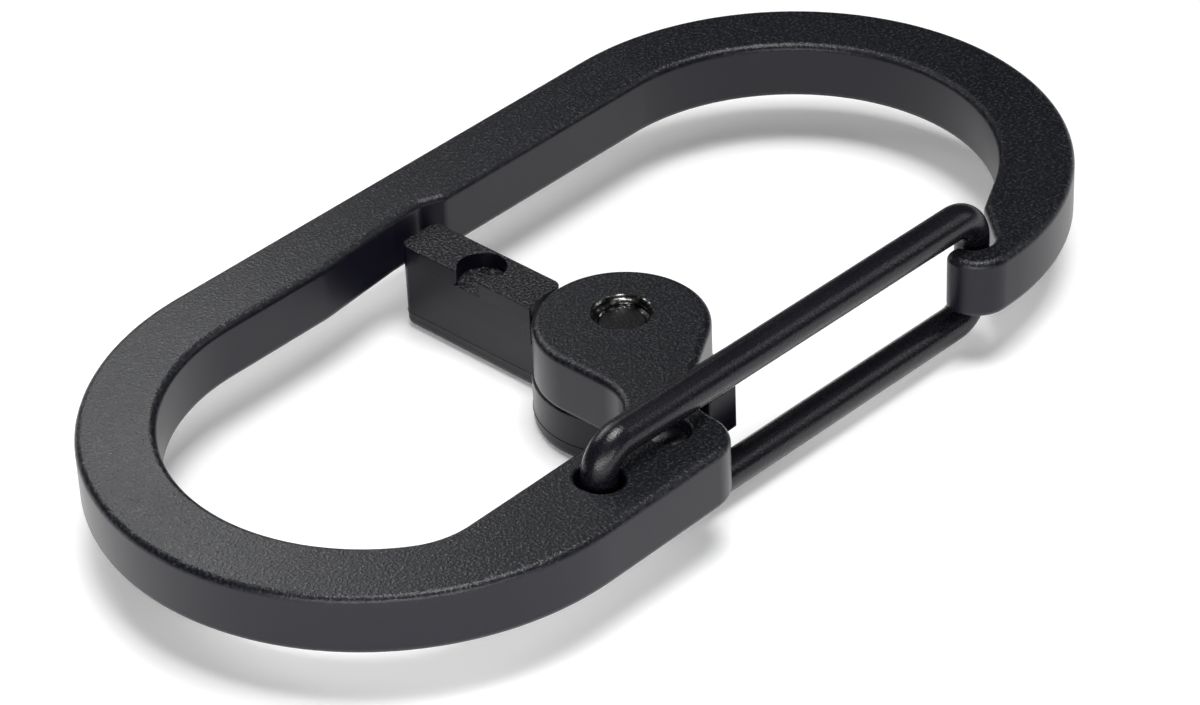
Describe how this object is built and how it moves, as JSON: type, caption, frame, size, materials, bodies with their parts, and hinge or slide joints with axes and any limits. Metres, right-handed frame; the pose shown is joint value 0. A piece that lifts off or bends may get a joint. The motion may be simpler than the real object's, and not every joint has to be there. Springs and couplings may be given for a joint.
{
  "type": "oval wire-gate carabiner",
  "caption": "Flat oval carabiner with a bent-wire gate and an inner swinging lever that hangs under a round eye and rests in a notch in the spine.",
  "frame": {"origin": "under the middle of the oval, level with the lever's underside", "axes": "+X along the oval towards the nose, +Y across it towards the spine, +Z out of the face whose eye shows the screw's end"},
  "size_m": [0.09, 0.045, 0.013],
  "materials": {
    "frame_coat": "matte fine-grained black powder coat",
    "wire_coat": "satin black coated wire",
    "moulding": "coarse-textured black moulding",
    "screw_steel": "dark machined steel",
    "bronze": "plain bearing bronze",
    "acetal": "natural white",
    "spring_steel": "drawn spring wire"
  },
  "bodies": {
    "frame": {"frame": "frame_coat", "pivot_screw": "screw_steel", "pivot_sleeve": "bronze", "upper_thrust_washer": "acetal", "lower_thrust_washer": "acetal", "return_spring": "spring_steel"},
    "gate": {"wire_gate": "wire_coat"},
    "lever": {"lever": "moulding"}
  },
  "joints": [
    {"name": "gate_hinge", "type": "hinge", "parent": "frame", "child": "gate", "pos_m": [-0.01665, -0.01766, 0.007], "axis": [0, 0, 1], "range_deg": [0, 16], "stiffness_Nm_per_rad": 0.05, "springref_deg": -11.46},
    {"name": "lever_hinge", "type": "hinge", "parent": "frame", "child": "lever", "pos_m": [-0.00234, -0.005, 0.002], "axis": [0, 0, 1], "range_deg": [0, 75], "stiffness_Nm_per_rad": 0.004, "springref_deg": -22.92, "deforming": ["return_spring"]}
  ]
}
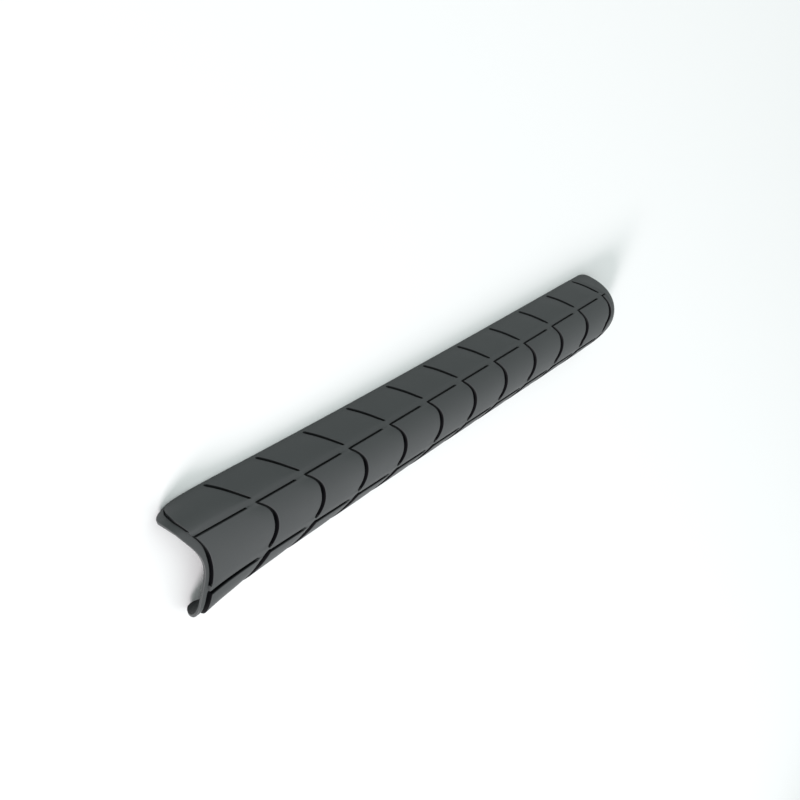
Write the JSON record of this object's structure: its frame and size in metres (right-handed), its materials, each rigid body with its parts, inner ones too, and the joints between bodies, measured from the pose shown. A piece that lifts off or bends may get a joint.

**What is expected**.
Make an exact copy of all the data.

**Problem solution**.
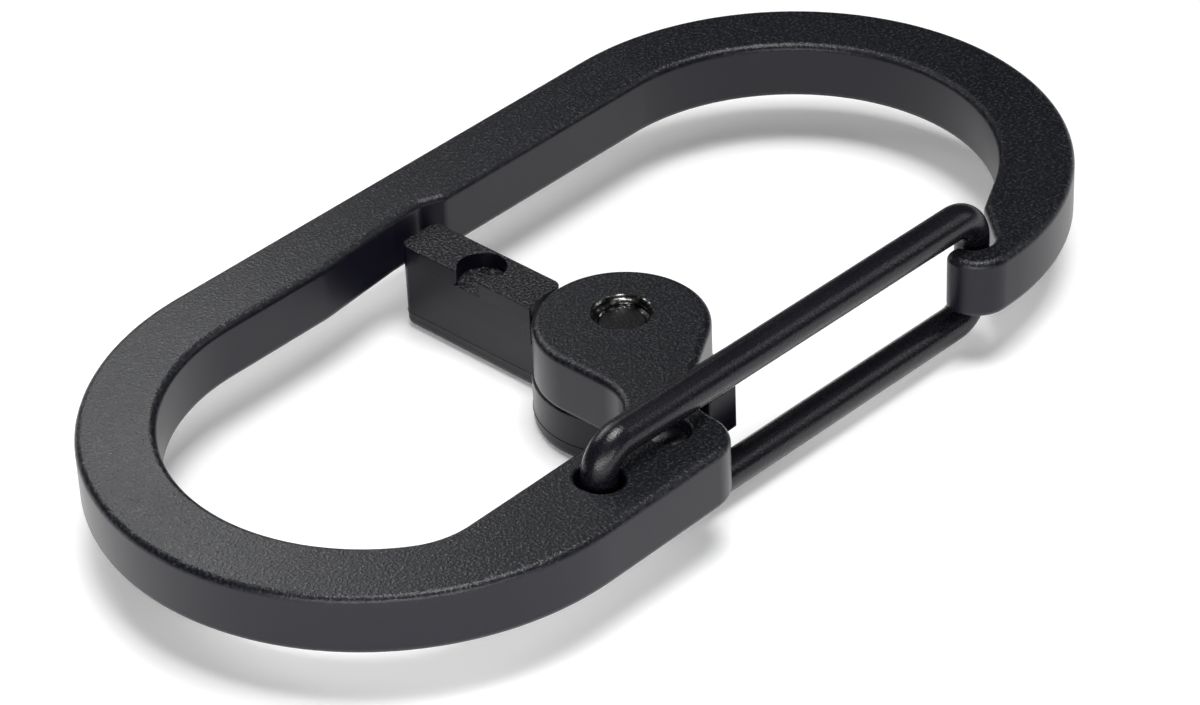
Describe how this object is built and how it moves, as JSON: type, caption, frame, size, materials, bodies with their parts, and hinge or slide joints with axes and any limits. Metres, right-handed frame; the pose shown is joint value 0. A piece that lifts off or bends may get a joint. The motion may be simpler than the real object's, and not every joint has to be there. Springs and couplings may be given for a joint.
{
  "type": "oval wire-gate carabiner",
  "caption": "Flat oval carabiner with a bent-wire gate and an inner swinging lever that hangs under a round eye and rests in a notch in the spine.",
  "frame": {"origin": "under the middle of the oval, level with the lever's underside", "axes": "+X along the oval towards the nose, +Y across it towards the spine, +Z out of the face whose eye shows the screw's end"},
  "size_m": [0.09, 0.045, 0.013],
  "materials": {
    "frame_coat": "matte fine-grained black powder coat",
    "wire_coat": "satin black coated wire",
    "moulding": "coarse-textured black moulding",
    "screw_steel": "dark machined steel",
    "bronze": "plain bearing bronze",
    "acetal": "natural white",
    "spring_steel": "drawn spring wire"
  },
  "bodies": {
    "frame": {"frame": "frame_coat", "pivot_screw": "screw_steel", "pivot_sleeve": "bronze", "upper_thrust_washer": "acetal", "lower_thrust_washer": "acetal", "return_spring": "spring_steel"},
    "gate": {"wire_gate": "wire_coat"},
    "lever": {"lever": "moulding"}
  },
  "joints": [
    {"name": "gate_hinge", "type": "hinge", "parent": "frame", "child": "gate", "pos_m": [-0.01665, -0.01766, 0.007], "axis": [0, 0, 1], "range_deg": [0, 16], "stiffness_Nm_per_rad": 0.05, "springref_deg": -11.46},
    {"name": "lever_hinge", "type": "hinge", "parent": "frame", "child": "lever", "pos_m": [-0.00234, -0.005, 0.002], "axis": [0, 0, 1], "range_deg": [0, 75], "stiffness_Nm_per_rad": 0.004, "springref_deg": -22.92, "deforming": ["return_spring"]}
  ]
}
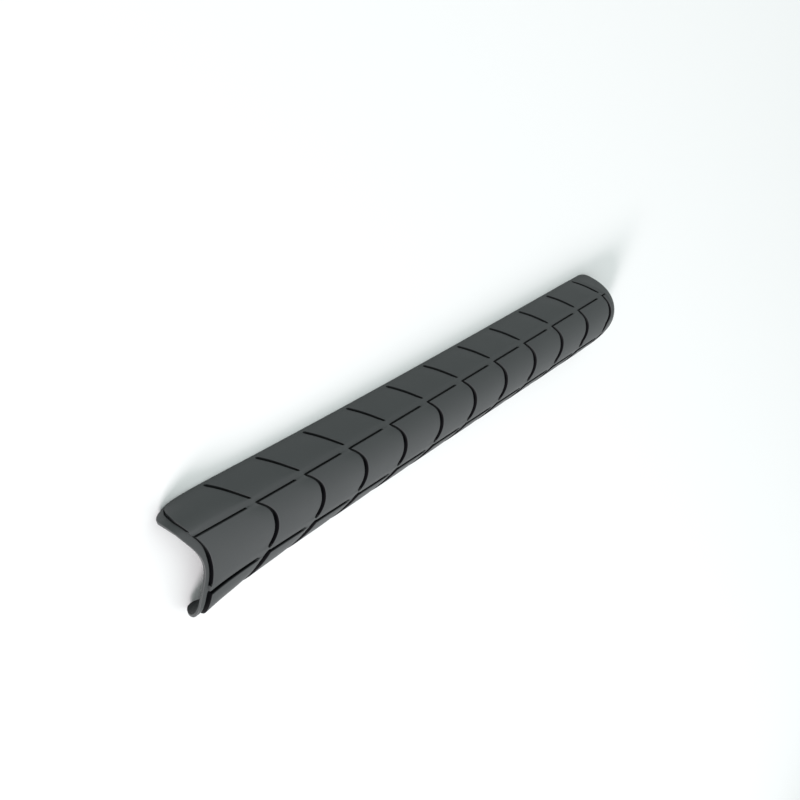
Write the JSON record of this object's structure: its frame and size in metres (right-handed), its materials, each rigid body with its parts, inner ones too, and the joints between bodies, measured from the pose shown. A piece that lifts off or bends may get a joint.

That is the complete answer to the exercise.